PDA

View Full Version : what does this mean?


mack
07-14-2005, 09:12 AM
I have trouble understanding the phrase 'BRING ON YOUR SABERTOOTHS', which I came across in a SF novel in which a hippie-like group demands that the government should send them back to the Miocene by a time machine. They demonstrate in front of White House with placards which say 'BACK TO THE MIOCENE', 'LET US LEAVE THIS LOUSY WORLD' and 'BRING ON YOUR SABERTOOTHS'. Sabertooth is an anmal supposed to have existed in Miocene.
I found the expression 'BRING ON YOUR BEARS' on Oxford English Dictionary. Does 'BRING ON YOUR SABERTOOTHS' basically mean the same thing: 'do your worst (but we won't give up the hope of going back to the Miocene)'? I am totally confused.

Billyum
07-14-2005, 03:36 PM
I have trouble understanding the phrase 'BRING ON YOUR SABERTOOTHS', which I came across in a SF novel in which a hippie-like group demands that the government should send them back to the Miocene by a time machine. They demonstrate in front of White House with placards which say 'BACK TO THE MIOCENE', 'LET US LEAVE THIS LOUSY WORLD' and 'BRING ON YOUR SABERTOOTHS'. Sabertooth is an anmal supposed to have existed in Miocene.
I found the expression 'BRING ON YOUR BEARS' on Oxford English Dictionary.
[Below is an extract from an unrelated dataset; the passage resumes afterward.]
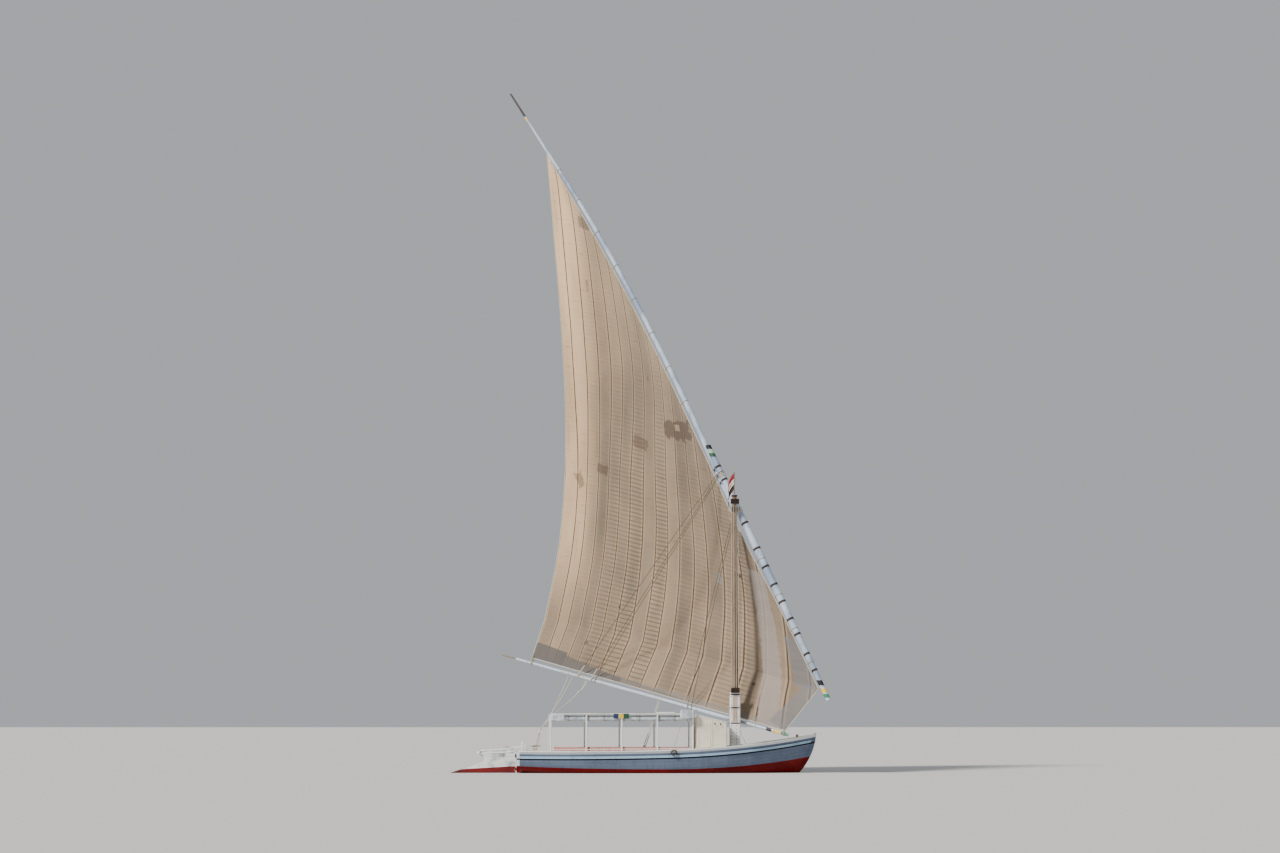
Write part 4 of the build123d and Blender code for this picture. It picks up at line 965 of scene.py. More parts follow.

Does 'BRING ON YOUR SABERTOOTHS' basically mean the same thing: 'do your worst (but we won't give up the hope of going back to the Miocene)'? I am totally confused.

"bring sth on" means give me that challenge. In this situation it means "send us back to the past", "let us face the challenge of the sabertooths".

Example: A: Mack, you have to teach a 40 student English class. It'll be tough

Mack: No problem, bring it on, I can do it!